Green projects seem to have a good amount of general support. But when plans are made or carried out in particular locations, residents can become upset at how this changes the neighborhood. A recent example involves a plan to install small solar panels on a large number of utility poles in New Jersey:
Residents and politicians in Ridgewood, Wyckoff, and several other posh suburban towns just outside New York City are attacking local utility company PSE&G for putting up solar panels. Specifically, in an attempt to double the Garden State’s solar capacity, the company has been installing 3-foot-by-5-foot solar modules on utility poles. And the reactions are less than positive: “It’s just horrible,” said Ridgewood’s Deputy Mayor Tom Riche, according to an article in The Record, of Bergen County, N.J. on Sunday.
PSE&G wants to add 40 megawatts of solar capacity to the energy mix by 2013 as part of its Solar4All program, and the company is putting 180,000 solar panels on utility poles, schools, and other structures at a cost of more than half a billion dollars. Among the objections (followed by the utility’s responses):
- Crews install the panels without any warning. (PSE&G owns the poles.)
- Residents gripe that the panels are “crammed” onto some blocks while some blocks have none at all. (Poles must have southern exposure and meet other criteria.)
- Town officials are worried about liability caused by falling ice and snow. (Liability is actually PSE&G’s problem.)
Jerseyans aren’t the only ones raining on solar’s parade with an “ugliness” charge.
Three things strike me about these complaints:
1. Suburbanites tend not to like any changes in a neighborhood if they were not given prior warning. Or, we might even make a stronger argument: perhaps suburbanites just simply don’t like any changes to their neighborhood unless they have direct control over the changes being made.

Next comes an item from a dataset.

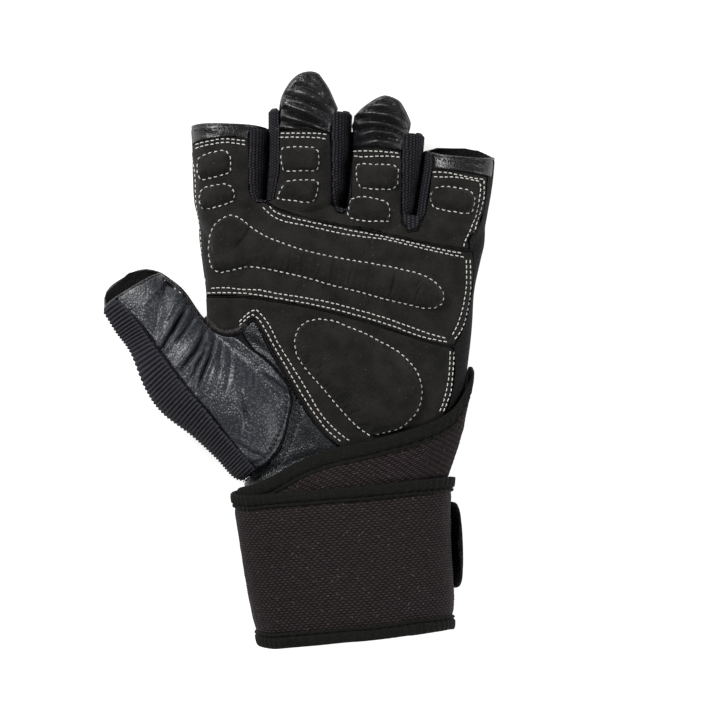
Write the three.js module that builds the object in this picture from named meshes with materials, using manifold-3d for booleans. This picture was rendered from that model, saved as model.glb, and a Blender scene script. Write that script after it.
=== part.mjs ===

2. As the end of this post points out, the utility pole is not exactly a paragon of beauty to start with. I currently live in a neighborhood with underground wires and fairly regularly I’m grateful that I don’t have to look at utility poles. Perhaps there are people out there who like their utility poles just the way they are – but this seems to go back to the first thought above.
3. This actually sounds like a clever idea on the part of the utility company. Since they already have the poles in place, why not put them to use and generate a decent amount of electricity through a distributed system? I wonder if the utility company predicted any outcry from citizens – and if so, perhaps they should have announced giant wind farms or something like that first so people would later be willing to settle for utility pole solar panels.